Hace unos días tuve que asistir a una misa presidida (como se dice ahora) por un obispo emérito, cuyo nombre no diré. A este prelado no se le ocurrió mejor manera de empezar la homilía que del siguiente modo: «ninguna guerra es justa». Así pontificó de modo rotundo, acabando con siglos de Magisterio de un solo plumazo. El caso es que el resto del sermón lo dedicó a explicar por qué ninguna guerra era justa. ¿Por qué cuento esto? Pues porque, en el contexto del conflicto entre Rusia y Ucrania, se ha aprovechado por parte de los medios de comunicación y de gran parte de la Iglesia para condenar taxativamente y sin distinciones la guerra en sí misma considerada. De esta manera, las siguientes líneas se proponen recordar una verdad tan antigua como cierta: hay guerras que, aunque sean indeseables, son justas.
Es imposible recoger todas las doctrinas de los Padres de la Iglesia, Doctores y Papas al respecto, pero señalemos las más relevantes. Santo Tomás, quien «iluminó a la Iglesia más que todos los otros doctores», en palabras de quien le canonizó, se pregunta en su Suma Teológica si hay alguna guerra lícita (II-IIae, q. 40, a. 1). Tras presentar posibles objeciones, responde afirmativamente: hay guerras lícitas. Tres son las condiciones, añade, para que una guerra sea lícita: la autoridad del príncipe bajo cuyo mandato se guerrea, que se haga la guerra por una justa causa y, por último, que haya una recta intención por parte de los que guerrean. Si concurren estas tres condiciones, se puede hablar de guerra lícita o justa.
A su vez, Santo Tomás apoya toda su explicación en la doctrina agustiniana, quien en distintos pasajes de su obra habla de la licitud de ciertas guerras. En concreto, el aquinate cita las obras De puero Centurionis, Contra faustum, Quaestiones y De verbis Domini et Apostoli. En todas ellas, el obispo de Hipona argumenta de una manera o de otra que hay guerras lícitas.
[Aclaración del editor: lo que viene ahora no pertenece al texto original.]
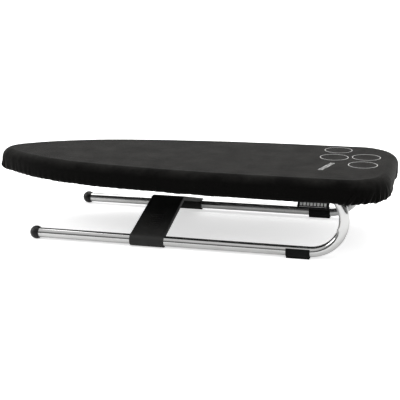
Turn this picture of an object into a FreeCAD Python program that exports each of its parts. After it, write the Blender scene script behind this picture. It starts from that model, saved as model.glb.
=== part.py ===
"""Table-top ironing board: a padded steel tray carried by two cantilevered C tubes.

Frame: origin on the table under the middle of the board, +X towards the square tail,
+Y across the board, +Z up. Millimetres.
"""
import FreeCAD, Part
import math
import os
import re

import Sketcher
from FreeCAD import Vector

# alias: (value, what it is)
SIZES = {
    "board_length": (750, "nose tip to tail, over the cover"),
    "board_width": (300, "widest part, over the cover"),
    "board_height": (142, "table to ironing surface"),
    "taper_length": (543, "nose tip to the start of the parallel sides"),
    "nose_radius": (44, "arc at the tip of the nose"),
    "nose_angle": (51.6, "half of the nose arc, degrees"),
    "shoulder_gap": (20.3, "board side to the crest of the arc behind the nose"),
    "corner_radius": (71, "tail corners"),
    "skirt_depth": (40, "height of the cover's sides"),
    "cover_sheet": (1, "cover cloth thickness"),
    "cover_crown": (15, "rounding of the cover's top edge"),
    "cover_edge": (8, "rounding of the cover's hem edge"),
    "felt_thick": (4, "felt pad thickness"),
    "felt_edge": (3.8, "rounding of the felt's top edge"),
    "tray_sheet": (1, "tray sheet thickness"),
    "tray_gap": (0.6, "cover's inner face to the tray's flange"),
    "flange_drop": (2, "start of the hem's rounding to the flange's lower edge"),
    "steam_hole": (12, "steam hole diameter"),
    "steam_pitch": (50, "steam hole spacing along the board"),
    "steam_columns": (11, "steam holes in a row"),
    "steam_row_pitch": (42, "spacing of the steam hole rows"),
    "steam_rows": (5, "rows of steam holes"),
    "steam_setback": (165, "nose tip to the first steam holes"),
    "hem_gap": (0.2, "cover edge to the hem band"),
    "hem_thick": (1.4, "elastic hem band thickness"),
    "hem_height": (5, "elastic hem band width, standing on edge"),
    "stringer_setback": (42, "stringer end to nose tip, and to tail"),
    "stringer_depth": (8, "stringer channel depth"),
    "stringer_channel": (20, "stringer channel width"),
    "stringer_flange": (10, "stringer flange width"),
    "brace_sheet": (1.2, "stringer and brace sheet thickness"),
    "brace_depth": (16, "brace web depth"),
    "brace_flange": (14, "brace top flange width"),
    "brace_end_gap": (18, "brace end to the tube axis, across the board"),
    "brace_notch_gap": (0.3, "clearance of the notch round the stringer"),
    "front_brace_setback": (310, "nose tip to the front brace"),
    "rear_brace_setback": (44, "tail to the rear brace's web"),
    "tube_diameter": (18, "outside diameter of the leg tubes"),
    "tube_wall": (1.5, "leg tube wall"),
    "tube_gap": (0.4, "hem band to the leg tubes"),
    "tip_setback": (120, "nose tip to the ball caps' centres"),
    "bend_setback": (128.4, "tail to the centre of the tube bends"),
    "upper_end_setback": (400, "nose tip to the upper ends of the tubes"),
    "cap_rim": (6, "ball centre to the rim of its skirt"),
    "cap_bore": (10, "depth of the cap's socket"),
    "fit": (0.1, "radial clearance of moulded parts on the tube"),
    "plug_head": (3, "end plug head thickness"),
    "plug_stem": (12, "end plug stem length"),
    "plug_edge": (1, "end plug rim chamfer"),
    "foot_length": (41, "foot pad length along the tube"),
    "foot_setback": (147.5, "tail to the middle of the foot pads"),
    "foot_wall": (2.9, "foot pad wall"),
    "foot_base": (14, "width of the foot pad's flat sole"),
    "foot_shoulder": (7, "height of the sole block"),
    "foot_grip": (37, "foot pad lip above the tube's middle, degrees"),
    "foot_edge": (0.8, "foot pad end rounding"),
    "crossbar_width": (62, "crossbar size along the board"),
    "crossbar_setback": (333, "nose tip to the middle of the crossbar"),
    "crossbar_slope": (15.8, "rise of the crossbar's arms, degrees"),
    "crossbar_lift": (0.5, "table to the crossbar's rings"),
    "crossbar_plate": (3, "crossbar plate thickness"),
    "crossbar_rib": (8, "depth of the ribs along its two edges"),
    "crossbar_crown": (16, "radius of the crossbar's crown"),
    "crossbar_edge": (1, "rounding of the crossbar's long edges"),
    "mouth_width": (5, "snap mouth of the crossbar's tube rings"),
    "mouth_inset": (3.5, "tube axis to the near side of the mouth"),
    "ridge_count": (7, "raised ridges on the near crossbar arm"),
    "ridge_pitch": (7, "ridge spacing up the arm"),
    "ridge_start": (26, "tube axis to the first ridge, up the arm"),
    "ridge_long": (26, "ridge size along the board"),
    "ridge_broad": (2.6, "ridge size up the arm"),
    "ridge_rise": (0.7, "ridge height"),
    "clamp_width": (20, "clamp size along the tube"),
    "clamp_sheet": (1.5, "clamp strap thickness"),
    "clamp_ear": (15, "clamp ear width"),
    "clamp_end_gap": (30, "clamp middle to the end of the straight run"),
    "rivet_diameter": (4.8, "rivet shank"),
    "rivet_gap": (0.1, "radial clearance of the rivet holes"),
    "rivet_head": (8.5, "rivet head diameter"),
    "rivet_head_thick": (1.3, "rivet head thickness"),
    "label_thick": (0.6, "tag and saddle thickness"),
    "label_gap": (0.05, "adhesive under the label's saddle"),
    "label_span": (100, "wrap of the label's saddle round the tube, degrees"),
    "label_length": (63, "label length along the tube"),
    "label_setback": (160.5, "tail to the middle of the label"),
    "label_height": (17, "height of the tag that stands up from the saddle"),
}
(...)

Para quienes consideren que San Agustín y Santo Tomás están superados, se les puede citar el Catecismo de la Iglesia Católica, que en su número 2309 recoge los «elementos tradicionales enumerados en la doctrina de la llamada “guerra justa”», en palabras del propio Catecismo. Estos son cuatro: primero, que se esté recibiendo un daño duradero, grave y cierto; segundo, que no haya otros medios para poner fin a la agresión; tercero, que se reúnan condiciones serias de éxito y, por último, que no se provoque un desorden o mal mayor. Es decir, en virtud del Catecismo, la doctrina de la guerra justa se mantiene intacta en cuanto a su licitud. Además, añade que «la apreciación de estas condiciones (…) pertenece al juicio moral de quienes están a cargo del bien común».
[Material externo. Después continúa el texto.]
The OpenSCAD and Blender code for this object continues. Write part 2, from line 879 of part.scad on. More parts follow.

Por último, cabe citar Gaudium et Spes, documento del Vaticano II, que en su número 79 establece: «una vez agotados todos los recursos pacíficos de la diplomacia, no se podrá negar el derecho de legítima defensa a los gobiernos».
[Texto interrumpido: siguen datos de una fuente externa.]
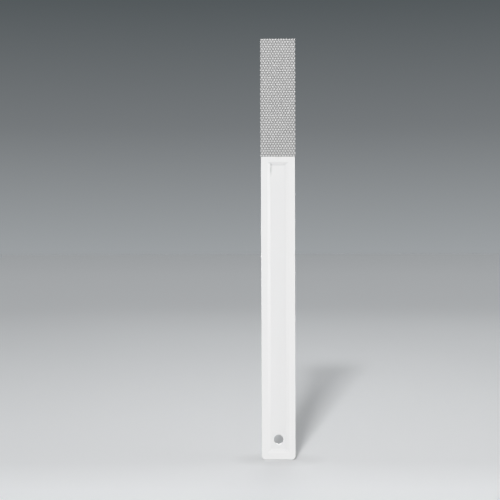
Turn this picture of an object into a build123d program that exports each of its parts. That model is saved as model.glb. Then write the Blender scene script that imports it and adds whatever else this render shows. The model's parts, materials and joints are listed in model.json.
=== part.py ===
from build123d import *
import os

# Sanding stick: a one-piece moulded handle with a patch of dotted abrasive cloth bonded to its head.
# X runs across the stick, Y through its thickness and Z along it. The abrasive faces -Y.
# The origin is the middle of the lower end face. All lengths are in millimetres.

# Handle moulding
stick_width = 19.0
stick_length = 235.0
stick_thickness = 4.0
face_level = stick_thickness / 2
lower_corner_radius = 2.2
upper_corner_radius = 1.1
long_edge_radius = 0.5

# Head: the upper stretch that carries the patch, with a seat in front and a relief behind
patch_length = 65.7
patch_base = stick_length - patch_length
seat_depth = 0.45
seat_level = face_level - seat_depth
head_relief = 0.6
head_back_level = face_level - head_relief
relief_base = 161.5
relief_top = 179.0

# Recesses either side of the web. Each wall slopes from a foot on the floor out to the mouth.
mouth_half_width = 6.0
floor_half_width = 4.05
floor_level = 0.8
lower_end_foot = 5.4
lower_end_mouth = 4.2
front_upper_foot = 164.4
front_upper_mouth = 166.3
mouth_edge_radius = 0.5
foot_radius = 1.0

# Deep pocket behind the head, reached by a ramp from the back recess
pocket_half_width = 3.8
pocket_level = -0.25
pocket_ramp_base = 165.0
pocket_ramp_top = 176.0
pocket_upper_foot = 228.6
pocket_upper_mouth = 229.7

# How far a cutting shape is carried past the face that it opens on
open_level = face_level + 1.0
end_wall_reach = 1.4

# How near to facing straight back a flat face must be to count as part of the back
facing_share = 0.9
# Room left when telling one edge or face from its neighbours by its place
place_margin = 0.1
mouth_margin = 0.5

# Hang hole through the web
hang_hole_radius = 2.65
hang_hole_height = 11.3

# Abrasive patch, a little wider than the handle, from the seat outwards
patch_width = 19.5
film_thickness = 0.12
film_inset = 0.4
cloth_thickness = 0.45
cloth_corner_radius = 0.3
coat_thickness = 0.12
dot_height = 0.25
dot_radius = 0.575
dot_top_chamfer = 0.12
dot_spacing = 1.525
dot_row_pitch = 1.32
dot_row_count = 50
dots_in_row = 13

film_outer = seat_level + film_thickness
cloth_outer = film_outer + cloth_thickness
coat_outer = cloth_outer + coat_thickness
patch_middle = patch_base + patch_length / 2


def side_profile(front_level):
    """Outline of the handle seen from its edge, with the relief behind the head."""
    points = [
        (-front_level, 0),
        (-front_level, stick_length),
        (head_back_level, stick_length),
        (head_back_level, relief_top),
        (face_level, relief_base),
        (face_level, 0),
    ]
    return Plane.YZ * make_face(Polyline(*points, close=True))


def squared_blank(front_level):
    """The handle's side and plan outlines, with its long edges still sharp."""
    blank = extrude(side_profile(front_level), amount=stick_width / 2, both=True)
    across = blank.edges().filter_by(Axis.Y).group_by(Axis.Z)
    blank = fillet(across[0], lower_corner_radius)
    across = blank.edges().filter_by(Axis.Y).group_by(Axis.Z)
    return fillet(across[-1], upper_corner_radius)


def rim(faces):
    """Outline of a run of neighbouring faces: the edges that only one of them has."""
    edges = [edge for face in faces for edge in face.edges()]
    return [edge for edge in edges if sum(edge.is_same(other) for other in edges) == 1]


def back_lands(solid):
    """The flat faces at the back of the handle, without the floor of the recess."""
    facing_back = [face for face in solid.faces() if face.normal_at().Y > facing_share]
    return [face for face in facing_back if face.center().Y > floor_level + place_margin]


def front_land(solid):
    return solid.faces().sort_by(Axis.Y)[0]


def handle_blank():
    """The handle before its recesses are cut: all long edges round, but square round the seat."""
    grip = squared_blank(face_level)
    grip = fillet(rim(back_lands(grip)) + rim([front_land(grip)]), long_edge_radius)
    head = squared_blank(seat_level)
    head = fillet(rim(back_lands(head)), long_edge_radius)
    upper_half = Box(2 * stick_width, 2 * stick_width, stick_length)
    upper_half = Pos(0, 0, patch_base + stick_length / 2) * upper_half
    return (grip - upper_half) + (head & upper_half)


def wall_slope(face, floor, half_width):
    return (mouth_half_width - half_width) / (face - floor)


def trapezium(height, floor, half_width, slope):
    """Cross-section of a trough, from its floor out past the face of the handle."""
    outer_half_width = half_width + slope * (open_level - floor)
    points = [
        (-half_width, floor),
        (half_width, floor),
        (outer_half_width, open_level),
        (-outer_half_width, open_level),
    ]
    return Pos(0, 0, height) * make_face(Polyline(*points, close=True))


def station(height, face, floor, half_width):
    return trapezium(height, floor, half_width, wall_slope(face, floor, half_width))


def end_station(foot, mouth, face, floor, half_width):
    """Where an end wall, rising from its foot through its mouth, has left the handle."""
    slope = wall_slope(face, floor, half_width)
    rise = (face - floor) * end_wall_reach
    height = foot + (mouth - foot) * end_wall_reach
    return trapezium(height, floor + rise, half_width + slope * rise, slope)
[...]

En cualquier caso, sobre la guerra justa se ha escrito mucho. Negar la posibilidad de que existan ciertas guerras lícitas es tan absurdo como frecuente. Probablemente se deba a una errónea concepción de lo que verdaderamente significa la paz, exaltándola y situándola por encima de cualquier bien. En otro orden de cosas, una cuestión distinta es que hoy día, debido a los avances técnicos en materia militar, sea muy difícil determinar cuándo concurren las condiciones necesarias para establecer la licitud de una guerra, puesto que las bombas atómicas y las armas nucleares dificultan que se dé una correcta proporción entre los enemigos. Sin embargo, eso simplemente alerta a los gobernantes para que sean más prudentes y no impide que puedan darse verdaderas guerras lícitas.